University of Pittsburgh School of Social Work Assistant Professor Nev Jones, along with Lisa Dixon (Columbia University & New York State Psychiatric Institute) and Howard Goldman (University of Maryland School of Medicine) have received a new $3.6 million grant award from the National Institute of Mental Health for their project "Optimizing Disability Benefit Decisions and Outcomes in First Episode Psychosis."
Individuals with non-affective psychosis continue to experience among the worst long-term outcomes of any disability group in the US including un- and under-employment, homelessness, poverty, and premature death. Specialized early intervention in psychosis services, widely referred to as Coordinated Specialty Care (CSC) in the United States, were designed to mitigate these negative outcomes. However, in spite of positive effects on many key domains, research from a foundational controlled trial of CSC found no effect of CSC on enrollment in disability-based benefits (SSI/SSDI) ostensibly reflecting no impact on long-term disability. Once enrolled in SSI/SSDI, individuals are rarely able to return to full-time work or school, and because of current SSI/SSDI policies, are often effectively trapped below the poverty line. Further work from the investigator team has also identified racial disparities in SSI/SSDI enrollment and associated work, school and financial outcomes, raising additional concerns.

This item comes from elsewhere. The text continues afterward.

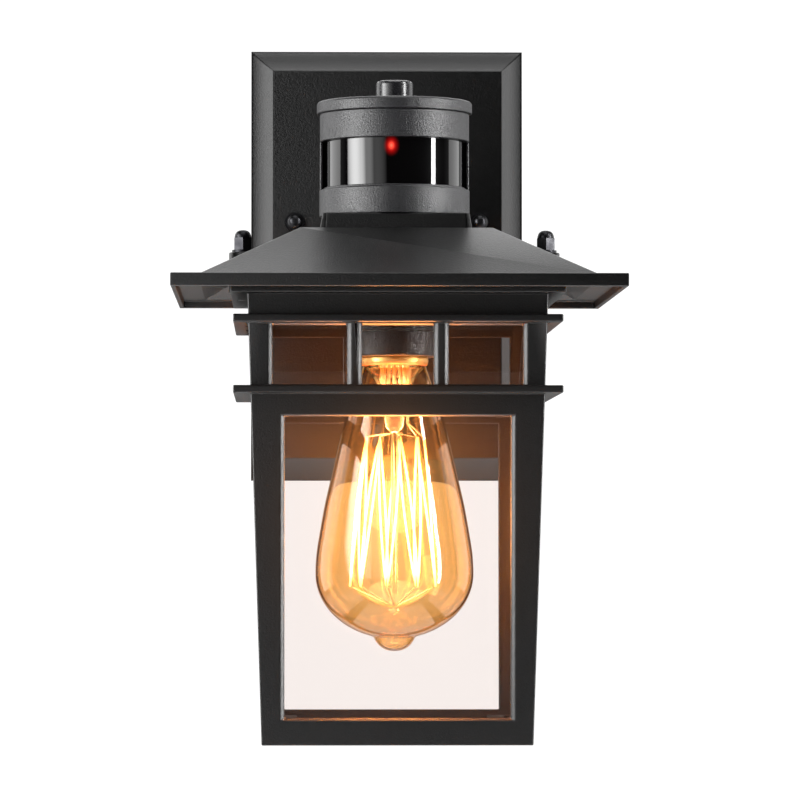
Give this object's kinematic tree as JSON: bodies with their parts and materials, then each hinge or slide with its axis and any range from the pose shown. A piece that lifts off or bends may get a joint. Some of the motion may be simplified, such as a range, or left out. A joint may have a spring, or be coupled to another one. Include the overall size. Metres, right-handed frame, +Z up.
{
  "type": "outdoor wall lantern",
  "caption": "Black wall lantern: hip-roofed glazed cage with an amber filament bulb, a round motion sensor with a mode button on its roof, and a bevelled wall plate.",
  "frame": {"origin": "centre of the mounting bracket's slot pair on the wall plane, level with the wall plate's two cap nuts", "axes": "+Y into the wall, +Z up, +X to the right seen from the front; the lantern hangs towards -Y"},
  "size_m": [0.178, 0.24, 0.2935],
  "materials": {
    "black_coat": "fine sand-textured black powder coat on die-cast aluminium",
    "grey_coat": "coarser sand-textured charcoal powder coat",
    "black_nut": "smooth black plated steel, half gloss",
    "zinc_steel": "zinc-plated steel",
    "green_screw": "green-dyed zinc plate",
    "gasket_foam": "closed-cell foam rubber",
    "grommet_rubber": "moulded rubber",
    "connector_plastic": "moulded plastic with fine ribs",
    "black_lead": "PVC-insulated lead, black",
    "white_lead": "PVC-insulated lead, white",
    "green_lead": "PVC-insulated lead, green",
    "red_lead": "PVC-insulated lead, red",
    "pane_glass": "clear flat glass, 3 mm",
    "socket_ceramic": "glazed porcelain",
    "brass": "drawn brass",
    "amber_glass": "thin blown glass with an amber coat",
    "black_glass": "black vitrite",
    "solder": "soft solder button",
    "stem_glass": "clear drawn glass",
    "nickel_wire": "drawn nickel wire",
    "filament_wire": "carbon filament, lit",
    "smoked_lens": "dark smoked polycarbonate, polished",
    "button_plastic": "polished black plastic",
    "spring_steel": "spring steel wire",
    "circuit_board": "green circuit board",
    "switch_body": "moulded black plastic",
    "detector_can": "nickel-plated can with a dark filter window",
    "red_led": "clear red epoxy, lit",
    "photocell": "coated photocell face",
    "relay_case": "moulded blue plastic",
    "capacitor_sleeve": "shrink-sleeved can"
  },
  "bodies": {
    "fixture": {"backplate": "black_coat", "arm": "black_coat", "roof": "black_coat", "cage_frame": "black_coat", "sensor_plinth": "black_coat", "glass_clips": "black_coat", "sensor_base": "grey_coat", "sensor_top": "grey_coat", "sensor_cap": "grey_coat", "socket_cup": "grey_coat", "socket_skirt": "grey_coat", "plate_washers": "black_nut", "plate_cap_nuts": "black_nut", "roof_washers": "black_nut", "roof_cap_nuts": "black_nut", "mounting_bracket": "zinc_steel", "bracket_studs": "zinc_steel", "bracket_nuts": "zinc_steel", "arm_screws": "zinc_steel", "threaded_nipple": "zinc_steel", "nipple_nuts": "zinc_steel", "cage_studs": "zinc_steel", "sensor_screws": "zinc_steel", "ground_screw": "green_screw", "wall_gasket": "gasket_foam", "roof_grommet": "grommet_rubber", "wire_connectors": "connector_plastic", "line_lead": "black_lead", "neutral_lead": "white_lead", "socket_neutral_lead": "white_lead", "ground_lead": "green_lead", "socket_live_lead": "red_lead", "glass_front": "pane_glass", "glass_back": "pane_glass", "glass_left": "pane_glass", "glass_right": "pane_glass", "socket_insulator": "socket_ceramic", "screw_shell": "brass", "centre_contact": "brass", "sensor_lens": "smoked_lens", "button_spring": "spring_steel", "switch_board": "circuit_board", "sensor_board": "circuit_board", "tact_switch": "switch_body", "motion_detector": "detector_can", "indicator_led": "red_led", "light_sensor": "photocell", "relay": "relay_case", "capacitor": "capacitor_sleeve"},
    "bulb": {"bulb_glass": "amber_glass", "bulb_cap": "brass", "bulb_insulator": "black_glass", "bulb_contact": "solder", "bulb_stem": "stem_glass", "bulb_lead_wires": "nickel_wire", "filament": "filament_wire", "filament_supports": "nickel_wire"},
    "button": {"mode_button": "button_plastic"}
  },
  "joints": [
    {"name": "mode_button_press", "type": "slide", "parent": "fixture", "child": "button", "axis": [0, 0, -1], "range_m": [0, 0.002], "stiffness_N_per_m": 250, "springref_m": -0.002, "deforming": ["button_spring"]},
    {"name": "bulb_removal", "type": "slide", "parent": "fixture", "child": "bulb", "axis": [0, 0, -1], "range_m": [0, 0.18]}
  ]
}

The 5-year project will engage in extensive new data collection, involving both surveys and interviews, to better understand the factors influencing the decisions young people make, and contexts that influence these decisions, including family socioeconomics, structural racism, and the available, accessibility and quality of vocational supports. In the final phase of the grant, a participatory process will bring together key stakeholders from across the country to map out action steps at the levels of policy as well as practice with the goal of strengthening services and improving outcomes. The project will be advised by a national steering committee including impacted young people, their families and community providers.
In addition, this is the first time an NIMH R01 on schizophrenia has involved a PI with personal experience of schizophrenia (and early intervention); and the hiring of project staff and students with personal experience of psychosis will be prioritized throughout. Dr. Jones has made this a cornerstone of her work and has written about the importance of investing in a research workforce with personal experience of serious mental illness.
Dr. Jones reports "I'm deeply grateful to NIMH for funding this important project. A lot of schizophrenia research more narrowly focuses on symptom-related clinical outcomes and fails to grapple with the complexity of factors, including social and structural determinants, that can so profoundly shape service recipients' lives. With this grant, we have the opportunity to produce the kind of knowledge that could genuinely transform our understanding of underlying issues and generate solutions with realistic potential to shift policy and practice."
Dr. Jones is joined on the Multiple Primary Investigator Team by Howard Goldman (University of Maryland), one of the foremost SSI/SSDI and employment policy experts in the United States and Lisa Dixon (Columbia University), an international leader in the development and implementation of services focused on improving real-world outcomes among youth and adults with schizophrenia.